En quoi ces hymnes, si opposés que soient leur origine, leur milieu d’élaboration et leur rythme, le Te Deum et l’Internationale, peuvent-ils être apparentés ? Bien qu’aux antipodes l’un de l’autre, ils mettent en place un nous communautaire progressivement étendu dans un espace organisationnel à fonction idéologique et politique. Les données de la création et de la réception de ces hymnes que nous venons d’évoquer « ne sont pertinentes que sous la forme d’images, de représentations que les sujets énonciateurs s’en construisent ». C’est ainsi que les marques de 1e personne plurielle doivent être envisagées comme déictiques : unités linguistiques « dont le fonctionnement sémantico-référentiel (sélection à l’encodage, interprétation au décodage) implique une prise en considération de certains des éléments constitutifs de la situation de communication, à savoir :

  1. – le rôle que tiennent dans le procès d’énonciation les actants de l’énoncé,

  2. – la situation spatio-temporelle du locuteur et essentiellement de l’allocutaire ». À l’émetteur humain directement impliqué dans la 1e personne du pluriel (laudamus, confitemur, quaesumus) viennent s’ajouter une multitude d’allocutaires énonciatifs (à la 3e personne) qui convoquent devant Dieu un véritable rassemblement mystique. C’est lui qui confère au nous une dimension élargie à l’immensité des univers (ampleur omniprésente dans la répétition des totalisateurs : omnis terra, omnes Angelli, universae Potestates, Cherubim et Seraphim incessabili voce, pleni sunt caeli et terra, Apostolorum chorus, Prophetarum numerus, Martyrum exercitus, sancta Ecclesia, per orbem terrarum…). Ces deux mondes expressifs (celui des 1eet 3e personnes) convergent ensemble vers la louange en instaurant une relation communicationnelle de co-existence et d’action. Cette convergence se réalise par l’invocation vingt-trois fois répétée de la seconde personne sacrée, celle de Dieu le destinataire unique et trinitaire des deux autres (Tu, Te, Tibi, tuae, tuum, tuis, es, sedes, subveni, redemisti, fac numerari). L’homme s’y trouve intégré (en fait, englobant – car la 1e personne ne s’énonce explicitement que dans les deux premiers et les deux derniers versets du Te Deum), à travers l’Église, premier barreau de cette échelle de Jacob hiérarchiquement dressée vers les cieux, à l’infini de la création.
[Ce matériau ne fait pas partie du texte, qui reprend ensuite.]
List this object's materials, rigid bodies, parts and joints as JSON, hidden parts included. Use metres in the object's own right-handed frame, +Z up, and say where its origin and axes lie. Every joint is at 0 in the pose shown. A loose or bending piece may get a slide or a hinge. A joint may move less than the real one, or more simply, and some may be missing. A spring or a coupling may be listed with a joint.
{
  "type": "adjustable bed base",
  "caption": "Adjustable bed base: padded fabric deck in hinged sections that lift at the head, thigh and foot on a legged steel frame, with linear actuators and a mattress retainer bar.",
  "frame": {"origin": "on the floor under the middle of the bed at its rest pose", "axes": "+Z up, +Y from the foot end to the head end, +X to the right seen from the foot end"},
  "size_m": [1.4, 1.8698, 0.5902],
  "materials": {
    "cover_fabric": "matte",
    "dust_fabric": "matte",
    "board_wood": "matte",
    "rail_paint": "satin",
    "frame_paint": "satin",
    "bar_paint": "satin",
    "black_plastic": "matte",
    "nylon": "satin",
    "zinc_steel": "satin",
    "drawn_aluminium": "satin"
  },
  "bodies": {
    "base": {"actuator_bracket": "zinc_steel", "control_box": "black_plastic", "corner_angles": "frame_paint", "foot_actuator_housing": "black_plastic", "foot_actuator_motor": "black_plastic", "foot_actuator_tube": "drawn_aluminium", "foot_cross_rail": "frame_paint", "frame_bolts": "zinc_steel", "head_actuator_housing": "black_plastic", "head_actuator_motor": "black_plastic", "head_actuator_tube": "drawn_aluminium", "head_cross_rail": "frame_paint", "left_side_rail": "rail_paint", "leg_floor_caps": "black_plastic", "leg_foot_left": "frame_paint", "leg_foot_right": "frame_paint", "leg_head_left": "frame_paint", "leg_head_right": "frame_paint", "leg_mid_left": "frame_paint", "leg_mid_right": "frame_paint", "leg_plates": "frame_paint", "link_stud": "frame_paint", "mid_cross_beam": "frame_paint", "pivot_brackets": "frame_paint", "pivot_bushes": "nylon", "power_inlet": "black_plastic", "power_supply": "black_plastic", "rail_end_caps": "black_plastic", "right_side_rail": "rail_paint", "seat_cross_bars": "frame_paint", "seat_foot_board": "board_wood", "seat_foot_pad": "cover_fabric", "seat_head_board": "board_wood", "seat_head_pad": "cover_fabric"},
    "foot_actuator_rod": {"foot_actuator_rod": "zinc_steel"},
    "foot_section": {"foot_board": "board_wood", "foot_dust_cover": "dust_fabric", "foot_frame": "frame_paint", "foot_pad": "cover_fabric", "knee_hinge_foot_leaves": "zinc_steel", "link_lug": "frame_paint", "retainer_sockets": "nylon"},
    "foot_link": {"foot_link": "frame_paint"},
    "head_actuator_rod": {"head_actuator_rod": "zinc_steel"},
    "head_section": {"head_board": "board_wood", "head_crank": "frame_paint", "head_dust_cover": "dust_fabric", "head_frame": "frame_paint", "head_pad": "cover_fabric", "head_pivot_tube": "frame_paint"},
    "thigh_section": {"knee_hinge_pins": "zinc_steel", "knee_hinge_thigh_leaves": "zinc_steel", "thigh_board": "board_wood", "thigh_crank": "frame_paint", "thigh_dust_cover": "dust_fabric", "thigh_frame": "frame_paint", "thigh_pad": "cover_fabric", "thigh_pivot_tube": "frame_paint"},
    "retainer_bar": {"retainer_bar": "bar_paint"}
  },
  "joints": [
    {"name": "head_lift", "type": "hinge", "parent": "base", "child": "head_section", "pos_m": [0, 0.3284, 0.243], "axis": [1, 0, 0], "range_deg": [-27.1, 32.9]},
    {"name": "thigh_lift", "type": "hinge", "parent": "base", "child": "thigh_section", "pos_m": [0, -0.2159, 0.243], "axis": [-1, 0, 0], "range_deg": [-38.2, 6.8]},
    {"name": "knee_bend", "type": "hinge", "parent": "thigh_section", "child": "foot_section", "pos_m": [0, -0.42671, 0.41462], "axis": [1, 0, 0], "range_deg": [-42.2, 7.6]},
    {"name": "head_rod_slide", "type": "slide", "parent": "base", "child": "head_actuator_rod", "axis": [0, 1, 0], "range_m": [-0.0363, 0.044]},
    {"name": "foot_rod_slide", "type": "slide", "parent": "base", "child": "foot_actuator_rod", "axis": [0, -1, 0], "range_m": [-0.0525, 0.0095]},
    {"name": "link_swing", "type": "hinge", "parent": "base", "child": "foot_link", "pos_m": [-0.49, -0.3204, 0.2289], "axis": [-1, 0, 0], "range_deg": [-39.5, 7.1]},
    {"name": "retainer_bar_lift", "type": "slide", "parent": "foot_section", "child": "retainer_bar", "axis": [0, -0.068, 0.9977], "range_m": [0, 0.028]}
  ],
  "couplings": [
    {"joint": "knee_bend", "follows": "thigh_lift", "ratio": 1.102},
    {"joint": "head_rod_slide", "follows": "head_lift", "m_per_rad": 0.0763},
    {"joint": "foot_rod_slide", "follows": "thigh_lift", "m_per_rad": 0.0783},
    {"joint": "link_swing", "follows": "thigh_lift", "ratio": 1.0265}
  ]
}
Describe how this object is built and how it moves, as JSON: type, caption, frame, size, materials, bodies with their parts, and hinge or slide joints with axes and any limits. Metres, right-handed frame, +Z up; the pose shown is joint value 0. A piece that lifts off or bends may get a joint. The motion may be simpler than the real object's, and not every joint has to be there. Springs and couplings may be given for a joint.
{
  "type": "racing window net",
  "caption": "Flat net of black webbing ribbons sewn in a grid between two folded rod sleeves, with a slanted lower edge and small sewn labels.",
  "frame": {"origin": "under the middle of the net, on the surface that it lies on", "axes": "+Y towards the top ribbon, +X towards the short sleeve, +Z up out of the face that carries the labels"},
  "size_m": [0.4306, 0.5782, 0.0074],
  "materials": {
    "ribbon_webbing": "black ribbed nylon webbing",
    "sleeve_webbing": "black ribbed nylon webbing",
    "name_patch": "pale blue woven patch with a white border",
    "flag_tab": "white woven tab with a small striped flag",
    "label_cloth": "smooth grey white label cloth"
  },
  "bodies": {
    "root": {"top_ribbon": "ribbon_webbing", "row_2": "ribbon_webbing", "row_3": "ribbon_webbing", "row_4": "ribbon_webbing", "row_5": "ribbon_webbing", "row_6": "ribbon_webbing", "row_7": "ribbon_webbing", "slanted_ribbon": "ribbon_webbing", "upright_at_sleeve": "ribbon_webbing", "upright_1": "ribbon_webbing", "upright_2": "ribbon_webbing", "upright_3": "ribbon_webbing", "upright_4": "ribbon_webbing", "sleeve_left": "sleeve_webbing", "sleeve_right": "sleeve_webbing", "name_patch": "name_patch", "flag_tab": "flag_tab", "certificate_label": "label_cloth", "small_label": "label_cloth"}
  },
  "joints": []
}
Derrière cette image mystique, se construit une parole de pouvoir. Le nous du Te Deum est idéologiquement encadré et mesuré :

  1. – par un destinataire archi-invoqué et évoqué : le Tu singulier con­centre sur l’unipersonnel le maximum de représentations ; c’est le Tu majuscule de Dieu ;

  2. – par un système de collocations (ainsi des reprises verbales : laudamus/laudat ; confitemur/confitetur) qui instaure un parallélisme énonciatif dans l’action de deux partenaires en commune relation avec le même interlocuteur ;

  3. – par la continuité d’un même espace (per orbem terrarum) et d’un même temps : le présent de permanence et d’éternité rythme tous les actes de louange : pleni sunt caeli et terra majestatis gloriae tuae. Une intemporalité du nous rejoint ainsi celle de Dieu : tout est fixé. Depuis l’acte de rachat effectué au passé par le Christ (redemisti), le temps n’avance plus. Ce nous universalisé mais encadré serait-il déjà celui des « élus » ?
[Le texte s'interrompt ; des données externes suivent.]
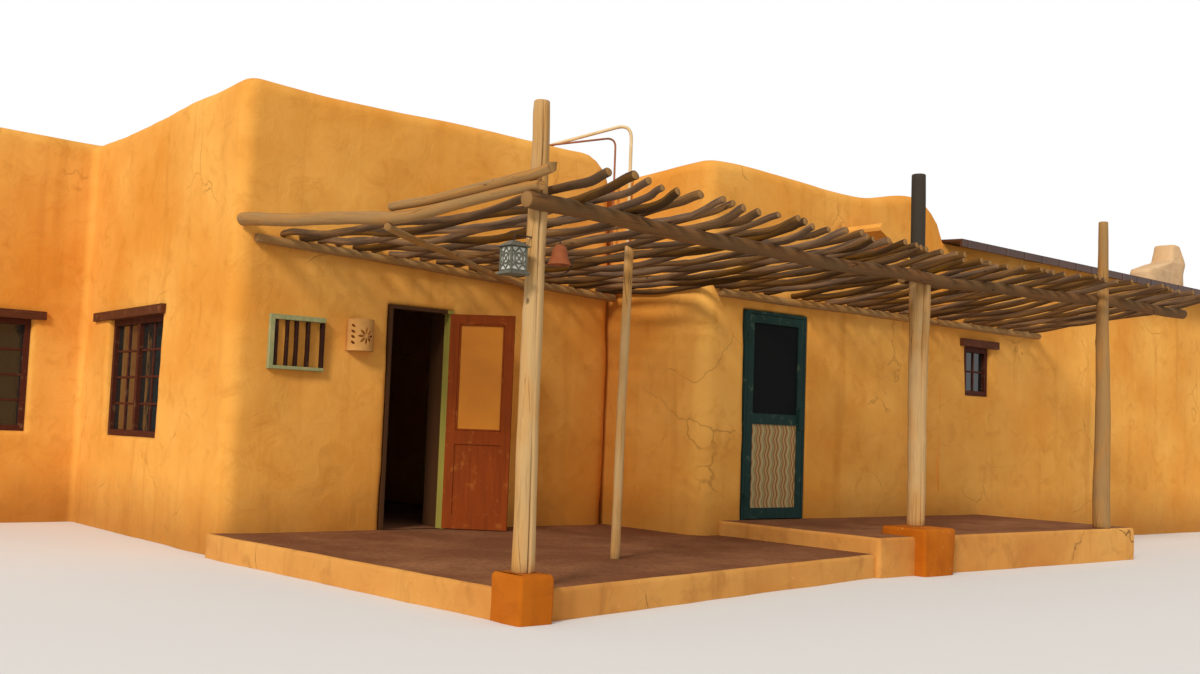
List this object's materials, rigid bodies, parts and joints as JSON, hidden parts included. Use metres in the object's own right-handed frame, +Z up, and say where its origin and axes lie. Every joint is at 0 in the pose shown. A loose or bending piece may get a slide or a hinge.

On dirait que le nous communautaire du Te Deum est inscrit dans un nous énonciatif de type exclusif, qui ferait partie d’une équation nous = je + ilsTu, où les ils sont les garants d’une éternisation et d’une hiérarchie dans cette géométrie de la verticalité imposée à tous. Eux ne bougeant plus et Tu étant immuable (aeternum Patrem, sempiternus Filius), le nous n’a d’autre jeu possible – au sein de cette représentation immobilisante – que d’obéir en confessant sa foi (confitemur) à l’exemple des autres univers, sous peine d’être exclus de l’équation. Les saints comme les prophètes sont « comptés » (c’est-à-dire inclus : numerus, numerari ).

L’analyse du nous de l’Internationale présente, elle aussi, une parole de pouvoir, mais partagé, diffusé. Ne le voit-on pas, lui aussi, cadré et mesuré ?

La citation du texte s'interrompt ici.